The workshop is strewn with mint-condition vintage cars that are worth the GDP of a small country — a 250 GT California Snyder (hello, Ferris Bueller), a 275 GTB, a Daytona Spyder— and some that are worth the GDP of a large country. Marketing manager Roberto Casolari carefully rolls the cover off unique Ferrari Indianapolis, a 1953 prototype race car that’s worth so much money I’m afraid to go within two metres of it. He then uncovers a stunning blue and white 1954 750 Monza racer and casually says, “Millions and millions of Euro.”

Classiche will manufacture parts from the original blueprints if they can’t find the originals, and those blueprints—all 220,000 of them — are kept on site in a surprisingly small office. It’s an Aladdin’s cave for Ferrari nuts; an automotive El Dorado containing step-by-step guides to perfectly replicating any prancing horse ever made. And it’s all behind a couple of locked doors, when Fort Knox-like security wouldn’t be out of place. Roberto almost has to manhandle me out the door, I’m so enthralled.
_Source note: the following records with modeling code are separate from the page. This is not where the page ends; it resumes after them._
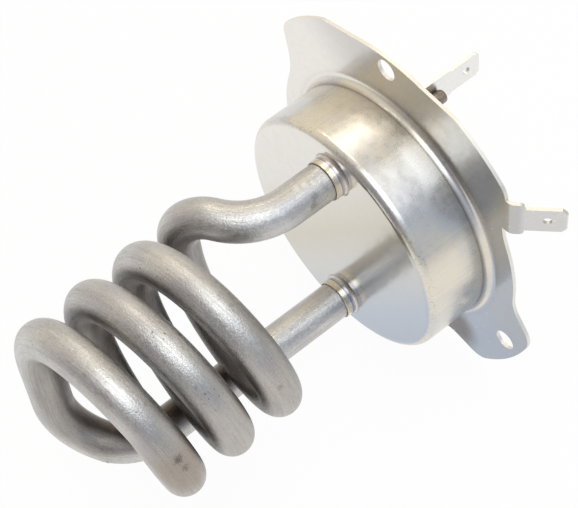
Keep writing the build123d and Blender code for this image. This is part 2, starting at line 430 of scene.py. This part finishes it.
def add_floor():
    """A white floor that shows as a glow, which fades far from the part."""
    low = cad_box[0][2] - FLOOR_DROP
    half = FLOOR_HALF
    corners = [(-half, -half, low), (half, -half, low), (half, half, low), (-half, half, low)]
    mesh = bpy.data.meshes.new("floor")
    mesh.from_pydata(corners, [], [(0, 1, 2, 3)])
    floor = bpy.data.objects.new("floor", mesh)
    scene.collection.objects.link(floor)
    paint = Shade("floor", FLOOR_ROUGH, metallic=0.0)
    paint.set("Base Color", (*FLOOR_COLOUR, 1.0))
    paths = paint.node("ShaderNodeLightPath")
    seen = paint.math("MAXIMUM", paths.outputs["Is Camera Ray"], paths.outputs["Is Glossy Ray"])
    seen = paint.math("MAXIMUM", seen, paths.outputs["Is Transmission Ray"])
    glow = paint.node("ShaderNodeEmission")
    away = paint.vector("LENGTH", paint.place())
    fade = paint.step(away, FLOOR_NEAR_MM, FLOOR_FAR_MM, 1.0, FLOOR_FAR_TONE)
    paint.plug(fade, glow.inputs["Strength"])
    mix = paint.node("ShaderNodeMixShader")
    paint.plug(paint.math("MULTIPLY", seen, FLOOR_GLOW), mix.inputs[0])
    paint.plug(paint.shader.outputs[0], mix.inputs[1])
    paint.plug(glow.outputs[0], mix.inputs[2])
    paint.plug(mix.outputs[0], paint.nodes["Material Output"].inputs["Surface"])
    mesh.materials.append(paint.material)


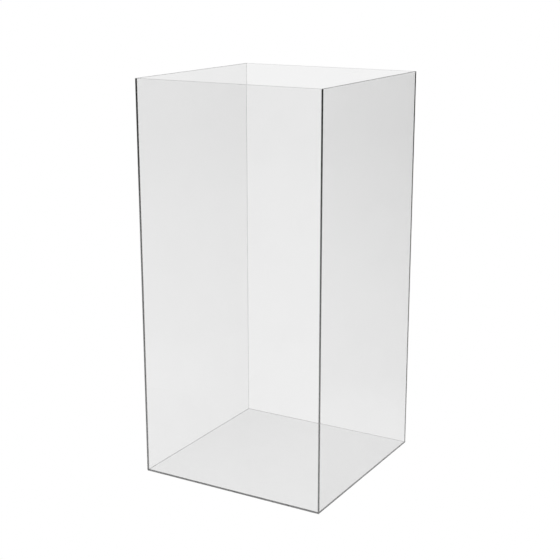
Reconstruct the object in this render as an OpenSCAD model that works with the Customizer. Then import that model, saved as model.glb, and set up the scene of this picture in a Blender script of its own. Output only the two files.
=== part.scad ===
// Display cube in clear acrylic sheet: five flat panels, butt jointed and bonded along every inside
// edge, open at the top.
//
// Frame: millimetres, +Z up, -Y is the front. The origin is the centre of the footprint, on the
// surface that the cube stands on.
//
// The front and back panels run the full width. The side panels fit between them, and the base lies
// inside all four, flush with their bottom edges. Each joint is filled by a film of cured adhesive.

/* [Cube] */
// Outside width, along X
cube_w = 400; // [150:1:600]
// Outside depth, along Y
cube_d = 400; // [150:1:600]
// Outside height, along Z
cube_h = 800; // [150:1:1000]

/* [Sheet] */
// Thickness of the acrylic sheet
sheet_t = 3; // [2:0.5:12]
// Width of the polished bevel that eases each exposed edge
bevel = 0.3; // [0.1:0.1:0.8]

/* [Adhesive] */
// Thickness of the cured film in a joint
film_t = 0.1; // [0.05:0.05:0.3]

/* [Hidden] */

half_w = cube_w / 2;
half_d = cube_d / 2;
inner_half_w = half_w - sheet_t;          // inside faces of the side panels
inner_half_d = half_d - sheet_t;          // inside faces of the front and back panels
side_half_d = inner_half_d - film_t;      // ends of the side panels
base_half_w = inner_half_w - film_t;      // edges of the base, left and right
base_half_d = inner_half_d - film_t;      // edges of the base, front and back
film_top = cube_h - bevel;                // the upright films stop under the rim's bevel

acrylic = [0.93, 0.95, 0.96, 0.35];
adhesive = [0.88, 0.91, 0.93, 0.6];

// Rectangle from [x0, y0] to [x1, y1] with each corner cut off by its own bevel. The cuts run from
// the low corner anticlockwise.
module bevelled_rect(x0, y0, x1, y1, cuts) {
    polygon([
        [x0 + cuts[0], y0], [x1 - cuts[1], y0],
        [x1, y0 + cuts[1]], [x1, y1 - cuts[2]],
        [x1 - cuts[2], y1], [x0 + cuts[3], y1],
        [x0, y1 - cuts[3]], [x0, y0 + cuts[0]]
    ]);
}

// Turns an outline drawn in X and Z into a solid from Y y0 to Y y1.
module extrude_along_y(y0, y1)
    translate([0, y1, 0]) rotate([90, 0, 0]) linear_extrude(y1 - y0) children();

// Turns an outline drawn in Y and Z into a solid from X x0 to X x1.
module extrude_along_x(x0, x1)
    translate([x0, 0, 0]) rotate([90, 0, 90]) linear_extrude(x1 - x0) children();

// A full-width wall at the front. Its ends are exposed, so they are bevelled all round, and its
// inside face is left sharp where the side panels and the base meet it.
module full_wall() {
    intersection() {
        linear_extrude(cube_h)
            bevelled_rect(-half_w, -half_d, half_w, -inner_half_d, [bevel, bevel, 0, 0]);
        extrude_along_x(-half_w, half_w)
            bevelled_rect(-half_d, 0, -inner_half_d, cube_h, [bevel, 0, bevel, bevel]);
        extrude_along_y(-half_d, -inner_half_d)
            bevelled_rect(-half_w, 0, half_w, cube_h, [bevel, bevel, bevel, bevel]);
    }
}

// A side wall at the left. Its ends meet the front and back panels, so they stay sharp.
module side_wall() {
    extrude_along_y(-side_half_d, side_half_d)
        bevelled_rect(-half_w, 0, -inner_half_w, cube_h, [bevel, 0, bevel, bevel]);
}

// Adhesive in the upright joint at the front left, between the side panel's end and the front panel.
module corner_bond()
    translate([-half_w, -inner_half_d, 0]) cube([sheet_t, film_t, film_top]);

// Adhesive along the front edge of the base, across the whole inside width.
module base_bond_front()
    translate([-inner_half_w, -inner_half_d, 0]) cube([2 * inner_half_w, film_t, sheet_t]);

// Adhesive along the left edge of the base, between the films at its front and back.
module base_bond_left()
    translate([-inner_half_w, -base_half_d, 0]) cube([film_t, 2 * base_half_d, sheet_t]);

module front_panel() color(acrylic) full_wall();
module back_panel() color(acrylic) mirror([0, 1, 0]) full_wall();
module left_panel() color(acrylic) side_wall();
module right_panel() color(acrylic) mirror([1, 0, 0]) side_wall();
module base_panel()
    color(acrylic) translate([-base_half_w, -base_half_d, 0])
        cube([2 * base_half_w, 2 * base_half_d, sheet_t]);

module bond_front_left() color(adhesive) corner_bond();
module bond_front_right() color(adhesive) mirror([1, 0, 0]) corner_bond();
module bond_back_left() color(adhesive) mirror([0, 1, 0]) corner_bond();
module bond_back_right() color(adhesive) mirror([1, 0, 0]) mirror([0, 1, 0]) corner_bond();
module bond_base_front() color(adhesive) base_bond_front();
module bond_base_back() color(adhesive) mirror([0, 1, 0]) base_bond_front();
module bond_base_left() color(adhesive) base_bond_left();
module bond_base_right() color(adhesive) mirror([1, 0, 0]) base_bond_left();

front_panel();
back_panel();
left_panel();
right_panel();
base_panel();
bond_front_left();
bond_front_right();
bond_back_left();
bond_back_right();
bond_base_front();
bond_base_back();
bond_base_left();
bond_base_right();
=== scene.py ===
import math
import bpy
import numpy as np
from mathutils import Matrix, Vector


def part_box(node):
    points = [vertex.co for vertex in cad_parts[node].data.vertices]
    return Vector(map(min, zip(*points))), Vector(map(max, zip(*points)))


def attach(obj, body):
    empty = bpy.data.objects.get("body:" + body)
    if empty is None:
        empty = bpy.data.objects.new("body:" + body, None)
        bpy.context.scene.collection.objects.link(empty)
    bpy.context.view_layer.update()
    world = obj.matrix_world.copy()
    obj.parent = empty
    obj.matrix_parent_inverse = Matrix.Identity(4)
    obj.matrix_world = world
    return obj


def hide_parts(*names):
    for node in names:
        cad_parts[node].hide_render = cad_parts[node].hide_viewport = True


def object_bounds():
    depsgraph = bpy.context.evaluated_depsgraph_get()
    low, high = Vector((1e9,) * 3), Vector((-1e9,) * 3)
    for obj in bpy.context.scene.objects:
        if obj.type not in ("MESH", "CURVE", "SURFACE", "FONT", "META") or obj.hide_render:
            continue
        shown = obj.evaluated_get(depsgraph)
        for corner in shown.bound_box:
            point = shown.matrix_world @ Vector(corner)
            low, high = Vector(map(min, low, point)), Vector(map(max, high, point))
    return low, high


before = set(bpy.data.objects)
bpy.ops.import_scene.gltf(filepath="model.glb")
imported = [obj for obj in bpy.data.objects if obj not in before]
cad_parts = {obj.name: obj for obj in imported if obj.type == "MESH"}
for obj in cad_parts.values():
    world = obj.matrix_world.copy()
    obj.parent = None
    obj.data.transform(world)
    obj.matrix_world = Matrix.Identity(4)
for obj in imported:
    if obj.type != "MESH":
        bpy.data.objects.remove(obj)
cadBox = [[float(value) for value in corner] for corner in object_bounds()]
mm = 0.001

# Clear display box, open at the top: five polished acrylic sheets, and the cement in the eight
# joints between them. Metres, origin in the middle of the footprint, front towards -Y.
partBox = {name: np.array(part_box(name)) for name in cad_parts}
wallT = float(np.ptp(partBox["front_panel"][:, 1]))      # thickness of the sheet
filmT = float(np.ptp(partBox["bond_front_left"][:, 1]))  # thickness of the cement in a joint
boxCentre = np.mean(cadBox, axis=0)
print("frame loaded: sheet", round(wallT / mm, 2), "mm, cement film", round(filmT / mm, 2), "mm")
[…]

Our last stop is almost painful to endure, but in a good way. The Ferrari showroom is dominated by a revolving, tilted disc that’s carrying a brand-spanking California, and Just beyond it is a spacious, well-appointed lounge where soon-to-be owners choose their car options.

What length of stitch would sir like on the upholstery? What is sir’s preference for the prancing horse insignia—chrome or matt finish? Does sir know that we hire musicians to help us develop our cars’ engine notes, and that the sound of our car at full song is the starting point when we create a new engine, not a by-product of the way it works?

Were I a rich man, I would’ve walked out of that showroom knowing that my car would take up to a year to be delivered, and that the chances of it being identical to another Ferrari are virtually nil. Instead, I walk out knowing that my chances of ever returning here are nil. Still, I leave with an even greater lust for the prancing horse… something I didn’t think was possible.